Reaching across the aisle to join Secretary Jewell on the grassy balds this day was U.S. Senator Richard Burr (Rep.-NC). Senator Burr has been an ardent supporter of LWCF. He has been known to push for more than just what we tend to call “full funding,” noting that $900 million in 1964 dollars would be a lot more dollars today. “Some people say LWCF is just a government play for land, but it’s not,” Senator Burr told our hiking party, “This is the people getting together, finding the places that matter, and finding a way to keep them protected.”

As he said this, the Senator scanned our party. Here was staff from land trusts like SAHC, The Nature Conservancy, and the Open Space Institute. Here was the Appalachian Trail Conservancy. Here was lawyer, Mike Leonard, an OSI fund advisor and Chair of The Conservation Fund, who long before that recognition, made an unpaid side career out of his passion for bringing people of all walks of life together to make hundreds of conservation projects happen across the southeast. And here was Fred Stanback, a private citizen whose belief in land conservation and prolific generosity as a donor has time and time again matched public funding, stretching the public’s investment far beyond where it could reach alone.

Here before our eyes was a representation of the people, as Senator Burr had said, who all across this country come together in public-private partnerships to secure, with the help of the Land and Water Conservation Fund, the future of the outdoors in America.

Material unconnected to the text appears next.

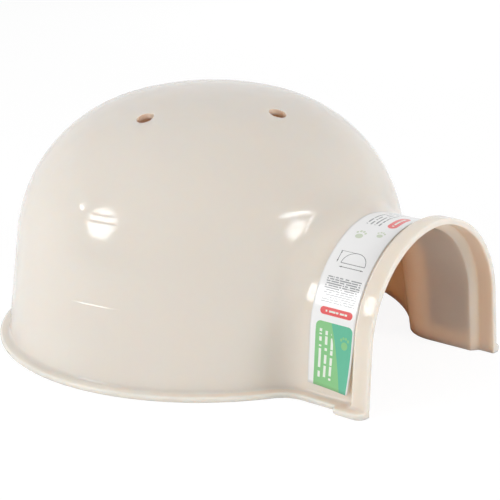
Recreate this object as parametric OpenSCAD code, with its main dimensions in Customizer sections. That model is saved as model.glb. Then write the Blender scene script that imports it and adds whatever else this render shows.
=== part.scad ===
// Small-pet igloo: a domed house with an arched tunnel, moulded in one shot, and
// the paper strip that is stuck over the tunnel. Millimetres, Z up, floor at z = 0.
// The tunnel points towards -Y. The origin is under the middle of the whole outline.

/* [Dome] */
// Outer radius of the dome's wall at the floor
dome_r = 136.5; // [128:0.5:145]
// Height of the dome's top above the floor
dome_h = 163; // [156:1:176]
// Draft of the upright skirt, in degrees, which lets the moulding leave its tool
dome_draft = 7.2; // [5:0.1:8.5]
// Outer radius of the rounded shoulder between the skirt and the crown
shoulder_r = 101; // [88:1:104]
// Outer radius of the flatter crown
crown_r = 198; // [180:1:240]
// Thickness of the moulded wall, apart from the band
wall = 3.5; // [2.6:0.1:4]

/* [Tunnel] */
// From the dome's axis to the front of the mouth
mouth_reach = 181.5; // [176:0.5:200]
// Inner radius of the arch at the mouth
arch_r = 63.6; // [56:0.1:70]
// Height of the arch's centre above the floor
arch_z = 37.2; // [28:0.1:44]
// Draft of the tunnel's legs, in degrees
leg_draft = 4.2; // [3:0.1:6]
// Radius of the ball that is rolled along the corner between dome and tunnel
blend_r = 25; // [15:1:30]

/* [Mouth band] */
// How far the band's inside stands back from the tunnel's inside
band_step = 4.6; // [3:0.1:5.5]
// Thickness of the band's wall, which is a little stronger than the rest
band_wall = 4.1; // [3.5:0.1:5]
// Length of the band, up to the start of its step
band_len = 10.2; // [7:0.1:13]
// Length of the rounded step from the band down to the tunnel
step_len = 5.2; // [4.5:0.1:9]
// Rounding of the mouth's front edge, inside and outside
edge_r = 0.9; // [0.5:0.1:1.3]

/* [Base flange] */
// How far the flange stands out from the wall at the floor
flange_out = 6; // [4:0.5:8]
// Thickness of the flange at its edge
flange_t = 3.7; // [3.3:0.1:5]
// Rise of the flange's top from its edge to the fillet
flange_rise = 0.4; // [0.2:0.1:1]
// Hollow fillet from the flange up to the wall
flange_fillet = 2.5; // [1.5:0.1:3.5]
// Rounding of the flange's outer edge
flange_edge_r = 1.6; // [1:0.1:1.6]
// Rounding of the flange's corner beside the mouth, seen from above
flange_corner_r = 6; // [2:0.5:6]
// How far the flange's outline steps out behind the band's own step
flange_slip = 9; // [2:0.5:11]

/* [Vents] */
// Number of air holes round the crown
vent_count = 4; // [3:1:6]
// Diameter of an air hole
vent_d = 11.2; // [8:0.1:14]
// Radius of the ring that the air holes stand on
vent_ring_r = 59; // [45:1:70]

/* [Label] */
// Width of the paper strip, along the tunnel
label_w = 33; // [25:0.5:36]
// Thickness of the paper strip
label_t = 0.25; // [0.2:0.05:0.4]
// Room between the strip and the wall, taken up by its glue
label_gap = 0.3; // [0.25:0.05:0.5]
// Room between the strip's front edge and the foot of the band's step
label_margin = 0.4; // [0.2:0.1:2]
// How much farther from the mouth the strip lies at the tunnel's crown than on the legs
label_bow = 3; // [0:0.5:4]
// Height of the strip's two ends above the floor
label_end_z = 10.5; // [9:0.5:20]
// How far the strip's loose corner has come off the wall
label_lift = 4.5; // [0:0.5:5]
// Height at which the strip starts to come off
label_lift_z = 44; // [35:1:60]

/* [Hidden] */

// Centre of the whole outline lies half way between the mouth and the dome's back
axis_y = (mouth_reach - dome_r - flange_out) / 2;
mouth_y = axis_y - mouth_reach;

// Counts of the shell's mesh
dome_cols = 21;
blend_cols = 6;
run_cols = 3;
step_cols = 5;
edge_steps = 3;
wall_rows = 18;
cap_rows = 8;
// Counts of the label's mesh
label_rows = 13;
label_cols = 6;

// Dome: a straight skirt, a shoulder arc and a crown arc, each tangent to the next.
// The shoulder's centre keeps its radius from the skirt's line, and the difference of
// the two radii from the crown's centre, which gives a square equation for its height.
crown_z = dome_h - crown_r;
arc_gap = crown_r - shoulder_r;
skirt_gap = dome_r * cos(dome_draft) - shoulder_r;
square_term = 1 / pow(cos(dome_draft), 2);
line_term = 2 * (skirt_gap * sin(dome_draft) * square_term + crown_z);
plain_term = skirt_gap * skirt_gap * square_term + crown_z * crown_z - arc_gap * arc_gap;
shoulder_z = (line_term + sqrt(line_term * line_term - 4 * square_term * plain_term)) / (2 * square_term);
shoulder_x = (skirt_gap - shoulder_z * sin(dome_draft)) / cos(dome_draft);
// Tilt of the wall's normal where the shoulder turns into the crown
join_tilt = atan2(shoulder_z - crown_z, shoulder_x);

// Tilt of the normal at height z, on the dome's outside moved outwards by o
function dome_tilt(z, o) =
    z <= shoulder_z + (shoulder_r + o) * sin(dome_draft) ? dome_draft
    : z <= crown_z + (crown_r + o) * sin(join_tilt) ? asin((z - shoulder_z) / (shoulder_r + o))
    : asin(min(1, (z - crown_z) / (crown_r + o)));
// Radius at height z, on the dome's outside moved outwards by o
function dome_radius(z, o) =
    let (tilt = dome_tilt(z, o))
    tilt == dome_draft ? (dome_r * cos(dome_draft) + o - z * sin(dome_draft)) / cos(dome_draft)
    : tilt <= join_tilt ? shoulder_x + (shoulder_r + o) * cos(tilt)
    : (crown_r + o) * cos(tilt);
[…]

As I drove down the slopes of the Roan and back to Asheville, the places I passed conjured reminders of many special moments from my dozen years of conservation work in this region. Those moments are almost invariably connected with one or another of the ordinary—but in many ways extraordinary—people I’ve had the privilege to meet in this work. They are landowners, national forest and park rangers, donors, nonprofit staff, researchers, and volunteers. We all shared a love for the land. And a common thread that has activated us all, as we’ve sought to secure the future for that land, is the promise and hope embedded in Land and Water Conservation Fund.